Идет ли мудрость Вараввы от цинизма? Или его мысли порождены тем добром, которое таилось все-таки в его душе, но осталось запечатанным, задавленным и тем ярче выливалось в его рассказах, чем дальше уходил он от добра в своих поступках?
В повести автор утверждает возможность совмещения подобных крайностей, но показано это как прихоть природы, как казус человеческой психики, а не как нечто обязательное, даже неизбежное именно для этого характера.
Однако с течением времени Тамаз Чиладзе — и в этом сказалось одновременно и его художественное созревание, и нравственное повзросление его героев — все заметнее стремится к конкретности: социальной, нравственной, духовной.

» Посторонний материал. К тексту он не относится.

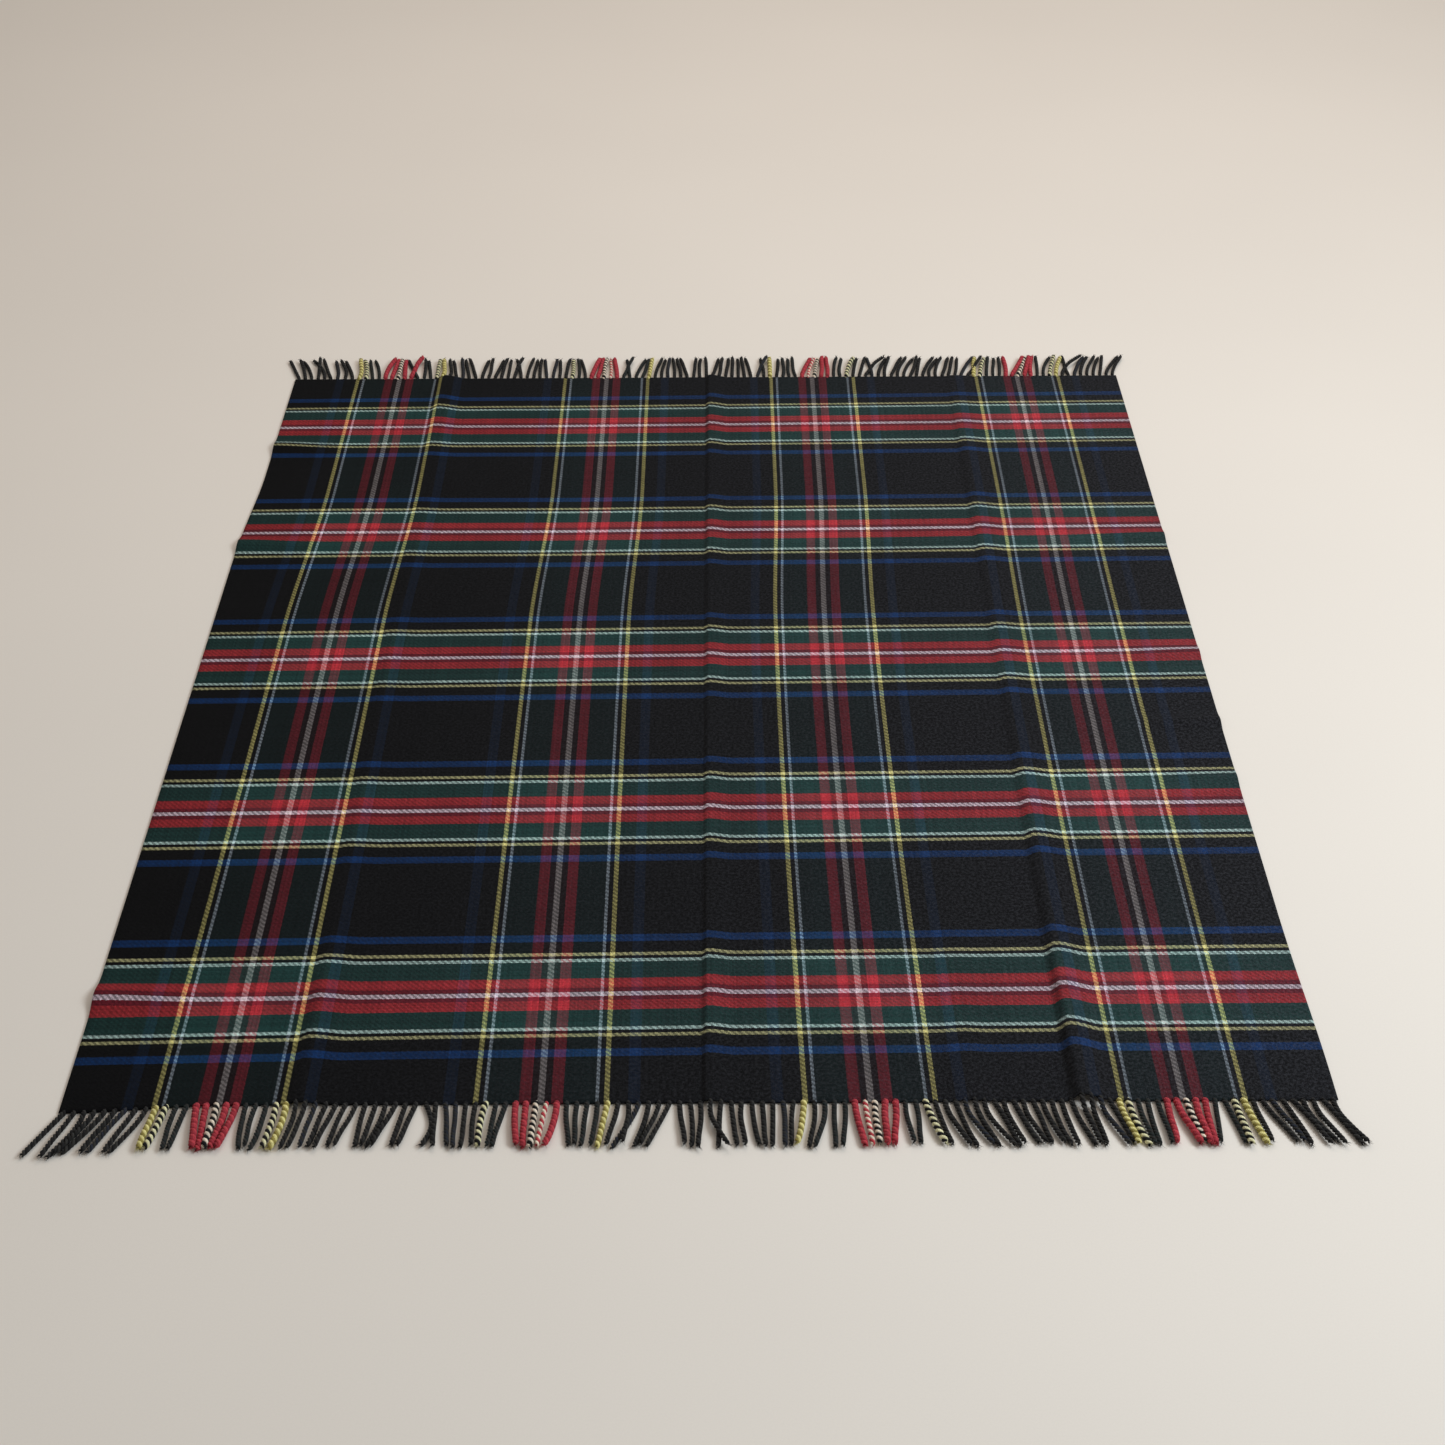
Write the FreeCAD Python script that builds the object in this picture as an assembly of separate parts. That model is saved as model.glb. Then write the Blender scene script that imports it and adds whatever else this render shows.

Его герои не теряют того чувства неба, о котором писал в своем дневнике отец таксиста Гоги, погибший на фронте: «Я думаю, чтобы летать — совсем не обязательна высота. Летать могут все — главное, чувствовать в себе небо…» Но, рассказывая о людях своего поколения, Т. Чиладзе все отчетливее понимает, что чувство неба и язык неба осуществляются на земле. Теперь, чтобы выразить уважение к своим персонажам, ему вовсе не обязательно ставить их рядом с прославленными героями прошедших веков. Он начинает все больше ценить их собственные драмы, которые подчас могут казаться слишком скромными, непритязательными, чтобы извлекать из них всемирно-исторические обобщения. Но, перефразируя известное утверждение о том, что нет маленьких ролей, а есть маленькие актеры, можно сказать, что в искусстве нет мелких судеб, есть лишь мелкое их истолкование.